Immediately following the guidelines for the kohanim are the laws of Kashrut, and the Torah returns to the same formula:
"This is the law of the animal, the bird, every living creature that swarms in the water, and for every creature that teems on the ground. To distinguish between the contaminated and the pure, and between the animal that may be eaten and the animal that may not be eaten." (Vayikra 11:46,47)
Here are the guidelines for pure and impure, the distinctions between permitted and prohibited. When man makes such distinctions, he achieves holiness. When man follows the lead of his spiritual aspect, he is superior to all of Creation, the apex of Creation. When man fails to recognize his spiritual gifts and merely follows physical instincts, he is inferior to all of Creation.
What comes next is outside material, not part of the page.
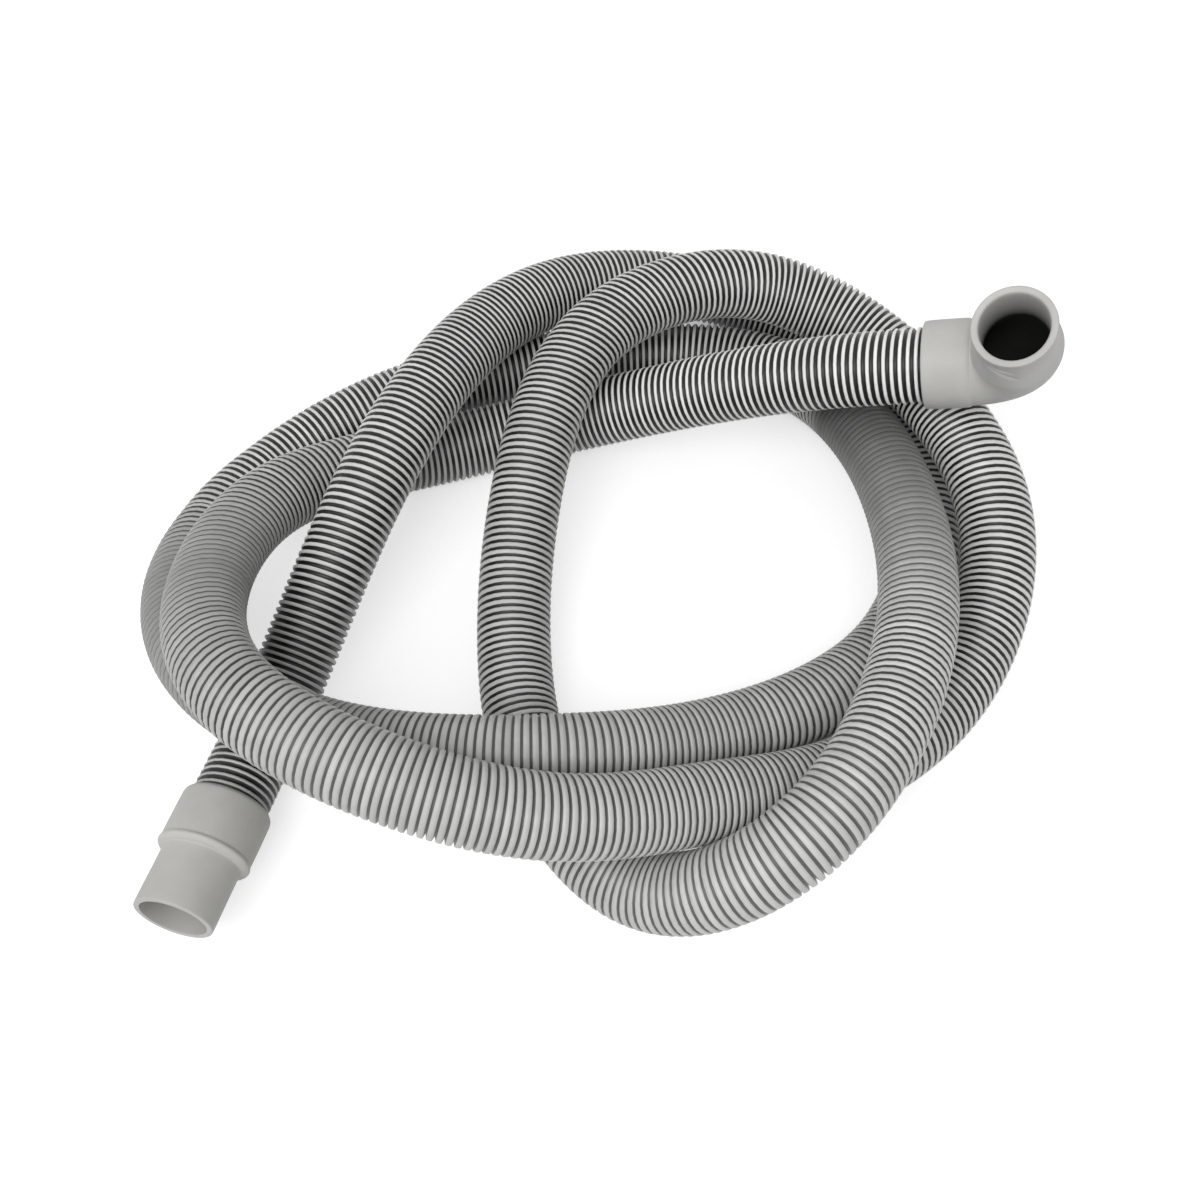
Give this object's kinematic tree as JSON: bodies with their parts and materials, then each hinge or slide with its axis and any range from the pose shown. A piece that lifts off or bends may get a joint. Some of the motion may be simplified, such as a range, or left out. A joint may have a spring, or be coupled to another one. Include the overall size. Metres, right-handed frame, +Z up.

When the creative powers of speech are used to blur the lines, obscure the distinctions between sacred and profane, the physical creature divorces itself from the tzelem Elokim. The serpent serves as a symbol of a creature that brings just such a fate upon itself. Only by making distinctions and creating holiness, by properly using the power of speech, does man maintain his stature and make manifest the spirit of God within him.